New Jersey lifts ban on indoor restaurant dining

Establishments can re-open their dining rooms at 25% capacity as of 6 a.m. Friday.
NJ restaurants
Photograph: Shutterstock

New Jersey has given restaurants a go-ahead to resume dine-in service as of 6 a.m. on Friday, just in time for the Labor Day weekend.

Capacities will be capped at 25% of indoor seating, with limits of eight persons per party and at least six feet between tables. In addition, customers will only be allowed to eat and drink while seated, and are required to wear masks except while at their tables. Restaurant staff members will be required to wear masks at all times.

Windows must be left open to facilitate the flow of air through dining rooms. Similarly, the state is requiring that air conditioners be set to pump the maximum possible amount of fresh air into a restaurant’s interiors, and that the recirculation setting not be used.

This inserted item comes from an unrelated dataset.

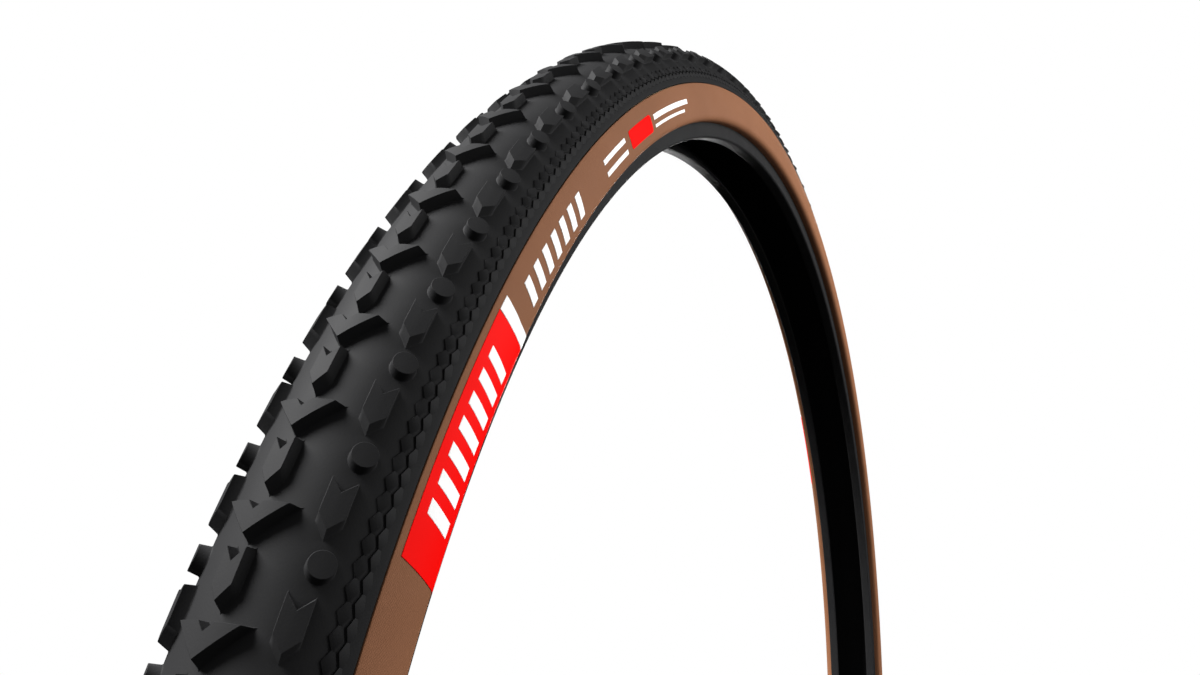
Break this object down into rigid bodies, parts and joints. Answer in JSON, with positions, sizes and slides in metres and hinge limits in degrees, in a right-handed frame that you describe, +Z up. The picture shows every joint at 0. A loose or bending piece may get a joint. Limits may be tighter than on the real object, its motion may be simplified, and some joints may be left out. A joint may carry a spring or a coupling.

Patrons may be seated at a restaurant’s bar to eat, but parties have to remain six feet apart. A group at the bar cannot exceed four people.

The city had ordered dining rooms closed for a second time about seven weeks ago, after new coronavirus infections spiked in other states. Gov. Phil Murphy explained at the time that he was worried about out-of-towners bringing the coronavirus with them into New Jersey and sparking an upsurge there. He acted at the same time New York decided not to re-open restaurant dining rooms in New York City.

New Jersey becomes the third state in four days to permit the resumption of dine-in restaurant service. California unveiled a new infection-monitoring system on Friday that enabled restaurants in a minority of the state’s 58 counties to re-start indoor service at 25% of maximum capacity as of Monday morning. New Mexico announced on Thursday that it would allow 25% of restaurant dining rooms to be put back into use.

The state’s move leaves New York City as one of the few major jurisdictions to forbid indoor restaurant dining, a distinction that doesn’t sit well with establishments there, just across the river from New Jersey.  New York Mayor Bill de Blasio and Gov. Andrew Cuomo have kept dining rooms closed because of the city’s unique population destiny and distinction as one of the world’s busiest travel hubs.

“With indoor dining resuming soon in New Jersey, New York City will be surrounded by indoor dining but locked out from participating at significant economic peril," Andrew Rigie, executive director of the New York City Hospitality Alliance, said in a statement in response to Murphy’s announcement early this afternoon. “The situation is at a boiling point and our government leaders must immediately develop a plan to reopen indoor dining across the five boroughs, like what’s been provided to restaurants throughout the rest of the state. Otherwise, our city’s economic crisis will reach a point it cannot come back from.”